# What is a Maxout activation function?

A maxout layer is a type of neural network layer that serves as an activation function. It was introduced by Ian Goodfellow et al. in 2013. The key features of a maxout layer are:

1. Structure: It takes the maximum value across a set of linear functions.
2. Flexibility: It can approximate a wide range of convex functions.
3. Generalization: It generalizes popular activation functions like ReLU and Leaky ReLU.
4. Dropout compatibility: It works particularly well when used with dropout regularization.
5. Gradient flow: It helps mitigate the vanishing gradient problem in deep networks.

Maxout layers offer increased model capacity and can lead to improved performance in various deep learning tasks.
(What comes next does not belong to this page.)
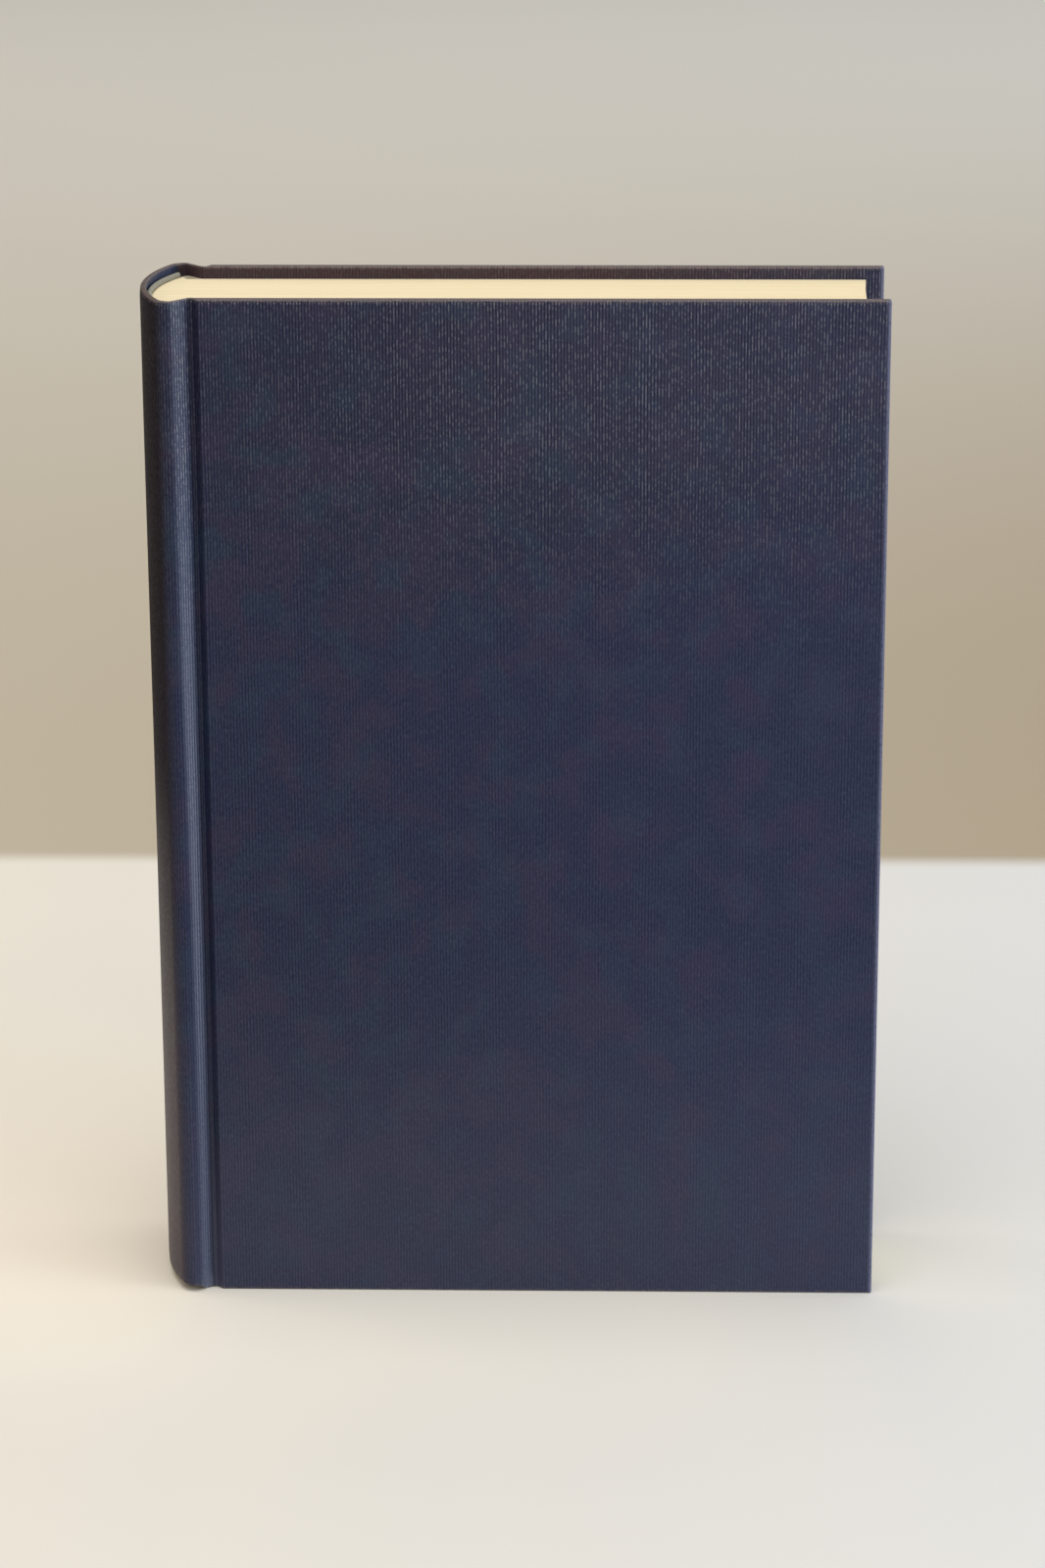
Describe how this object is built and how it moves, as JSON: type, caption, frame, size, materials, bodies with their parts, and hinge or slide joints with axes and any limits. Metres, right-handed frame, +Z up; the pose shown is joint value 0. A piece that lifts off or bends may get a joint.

# Formula for Maxout Activation

The maxout activation function is defined as:

$h_i(x) = \max_{j \in [1,k]} z_{ij}$

Where:
- $h_i(x)$ is the output of the $i$-th maxout unit
- $x$ is the input vector
- $z_{ij} = x^T W_{...ij} + b_{ij}$ is the $j$-th linear feature of the $i$-th maxout unit
- $W_{...ij}$ is a weight vector and $b_{ij}$ is a bias term
- $k$ is the number of pieces (linear features) per maxout unit

Diagram:


![image.png](attachment:image.png)

In [2]:
# Maxout Layer in Deep Learning

# A maxout layer is a type of activation function used in neural networks
# It was introduced by Ian Goodfellow et al. in 2013

import torch
import torch.nn as nn

class MaxoutLayer(nn.Module):
    def __init__(self, in_features, out_features, num_pieces):
        super(MaxoutLayer, self).__init__()
        self.in_features = in_features
        self.out_features = out_features
        self.num_pieces = num_pieces
        self.linear = nn.Linear(in_features, out_features * num_pieces)
    
    def forward(self, inputs):
        # Shape: (batch_size, out_features, num_pieces)
        output = self.linear(inputs).view(-1, self.out_features, self.num_pieces)
        return torch.max(output, dim=2)[0]

# Example usage:
in_features = 10
out_features = 5
num_pieces = 3

maxout = MaxoutLayer(in_features, out_features, num_pieces)
input_tensor = torch.randn(32, in_features)  # Batch size of 32
output = maxout(input_tensor)

print(f"Input shape: {input_tensor.shape}")
print(f"Output shape: {output.shape}")

# Key characteristics of Maxout:
# 1. It generalizes the ReLU and Leaky ReLU activations
# 2. It's particularly effective when used with dropout
# 3. It can approximate any convex function
# 4. It helps mitigate the vanishing gradient problem


Input shape: torch.Size([32, 10])
Output shape: torch.Size([32, 5])